Lake Barrett: The Little Sunfish came down on the edge and it swam underwater down through this little entryway here underneath the reactor vessel.
Lesley Stahl: Is this the route Little Sunfish took?
Lake Barrett: Yes this is. The Little Sunfish swam thru this portal, down into this area, it went around the side. It went down through this grating, which was gone. We are standing directly underneath the reactor vessel. Molten fuel came through here and it jetted out under very high pressure. And then it came out slowly like a lava in a volcano, and it fell down and burned its way through this grating down to the floor.
This is what Little Sunfish saw as technicians guided it through the pipes and hatchways of the flooded interior. It beamed back images revealing clumps of debris, fuel rods, half-destroyed equipment and murky glimpses of what looks like solidified lava — the first signs, TEPCO officials say, of the missing fuel.
Lake Barrett: These robotic steps so far have been significant steps. But it is only a small step on a very, very long journey.
Lesley Stahl: This is gonna take you said decades with an "S." How many decades?

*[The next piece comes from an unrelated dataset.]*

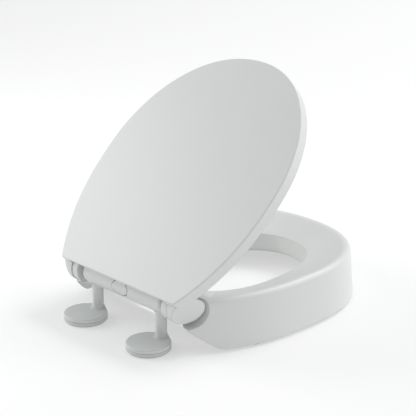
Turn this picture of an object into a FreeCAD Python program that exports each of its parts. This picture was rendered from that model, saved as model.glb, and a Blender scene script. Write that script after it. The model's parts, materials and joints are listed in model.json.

Lake Barrett: We don't know for sure. The goal here is 40– 30– 40 years. You know, I personally think it may be even 50– 60, but it's–
Lesley Stahl: Oh, maybe longer.
Lake Barrett: It, well, it may be longer. But the reality is this is a challenge that's never been dealt with before. But every step is a positive step. You learn from that and go forward to another step.